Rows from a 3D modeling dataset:
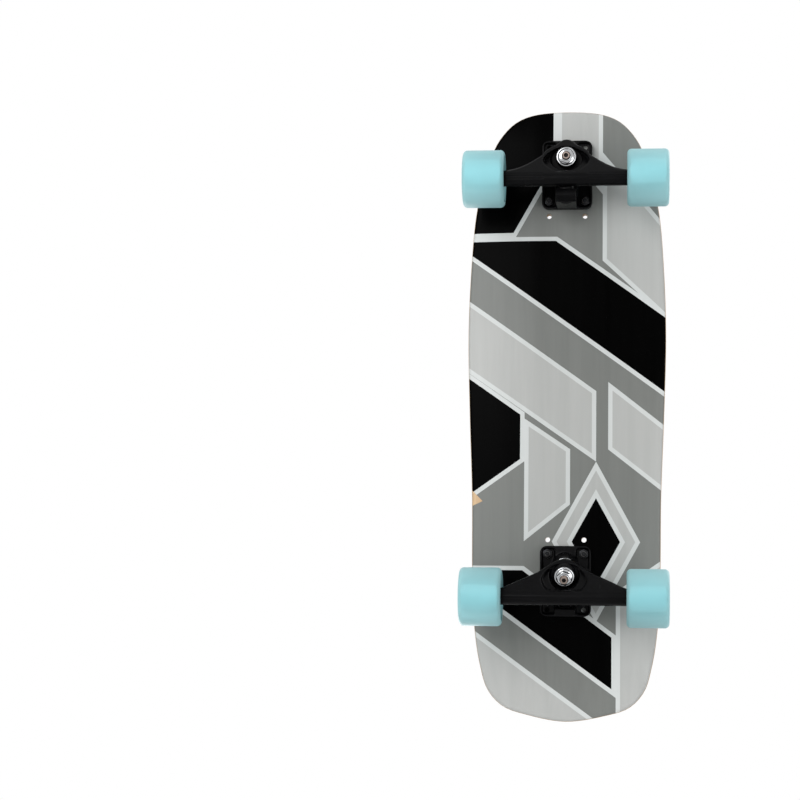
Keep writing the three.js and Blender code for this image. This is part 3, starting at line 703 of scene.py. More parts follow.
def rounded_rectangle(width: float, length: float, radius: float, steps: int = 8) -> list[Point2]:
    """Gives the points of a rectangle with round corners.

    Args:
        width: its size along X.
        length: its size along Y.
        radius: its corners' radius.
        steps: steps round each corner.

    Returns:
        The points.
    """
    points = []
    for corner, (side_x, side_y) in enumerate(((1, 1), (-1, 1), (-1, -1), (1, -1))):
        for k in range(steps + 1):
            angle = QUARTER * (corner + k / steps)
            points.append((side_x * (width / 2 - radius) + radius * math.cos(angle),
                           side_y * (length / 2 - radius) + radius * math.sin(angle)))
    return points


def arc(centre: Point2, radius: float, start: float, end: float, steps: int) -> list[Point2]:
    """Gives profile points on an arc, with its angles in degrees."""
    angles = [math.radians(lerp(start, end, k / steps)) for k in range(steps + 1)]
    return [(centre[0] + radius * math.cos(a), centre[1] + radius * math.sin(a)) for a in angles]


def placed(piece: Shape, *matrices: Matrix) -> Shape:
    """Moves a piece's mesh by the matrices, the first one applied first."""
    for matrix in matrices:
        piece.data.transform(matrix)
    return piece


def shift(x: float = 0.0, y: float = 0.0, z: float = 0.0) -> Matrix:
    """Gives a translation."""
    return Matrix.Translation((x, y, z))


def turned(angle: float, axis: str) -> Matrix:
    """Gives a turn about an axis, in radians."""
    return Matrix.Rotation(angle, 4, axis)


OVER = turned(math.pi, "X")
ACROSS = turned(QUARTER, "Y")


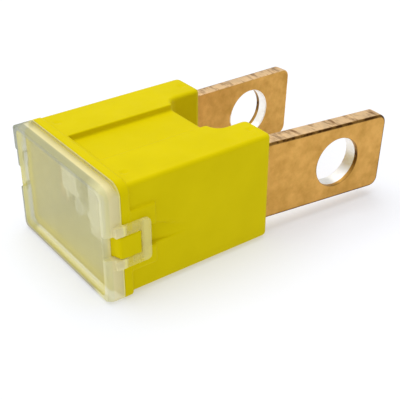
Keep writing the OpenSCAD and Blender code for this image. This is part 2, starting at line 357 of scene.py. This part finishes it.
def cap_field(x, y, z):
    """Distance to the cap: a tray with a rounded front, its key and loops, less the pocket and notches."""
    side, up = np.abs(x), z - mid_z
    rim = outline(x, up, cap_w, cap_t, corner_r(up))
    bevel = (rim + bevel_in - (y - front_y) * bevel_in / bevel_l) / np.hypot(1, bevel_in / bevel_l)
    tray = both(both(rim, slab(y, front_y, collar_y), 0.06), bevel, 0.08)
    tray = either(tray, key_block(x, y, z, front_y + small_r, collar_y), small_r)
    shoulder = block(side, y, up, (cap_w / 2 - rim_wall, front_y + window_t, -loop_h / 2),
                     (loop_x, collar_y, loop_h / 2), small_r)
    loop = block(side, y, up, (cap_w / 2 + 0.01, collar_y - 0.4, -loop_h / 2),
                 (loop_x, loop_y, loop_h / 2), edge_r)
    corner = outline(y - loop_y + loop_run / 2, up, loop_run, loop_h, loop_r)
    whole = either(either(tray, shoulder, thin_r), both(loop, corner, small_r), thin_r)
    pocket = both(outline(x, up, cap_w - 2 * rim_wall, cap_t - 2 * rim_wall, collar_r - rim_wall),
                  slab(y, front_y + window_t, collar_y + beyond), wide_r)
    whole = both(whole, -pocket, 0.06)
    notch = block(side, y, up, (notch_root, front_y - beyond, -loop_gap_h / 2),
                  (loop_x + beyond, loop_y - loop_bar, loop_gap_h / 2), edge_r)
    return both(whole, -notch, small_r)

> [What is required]
What is needed is an exact copy of the lines from the start of the listing through the line where "steps: steps round each corner." sits, please, both end lines included and nothing more.

> [Task answer]
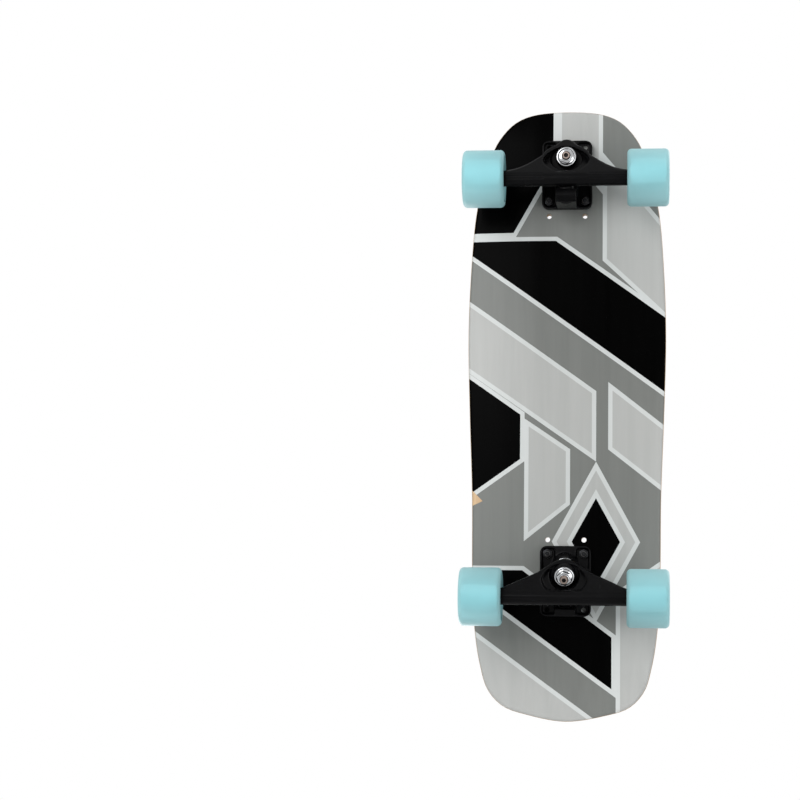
Keep writing the three.js and Blender code for this image. This is part 3, starting at line 703 of scene.py. More parts follow.
def rounded_rectangle(width: float, length: float, radius: float, steps: int = 8) -> list[Point2]:
    """Gives the points of a rectangle with round corners.

    Args:
        width: its size along X.
        length: its size along Y.
        radius: its corners' radius.
        steps: steps round each corner.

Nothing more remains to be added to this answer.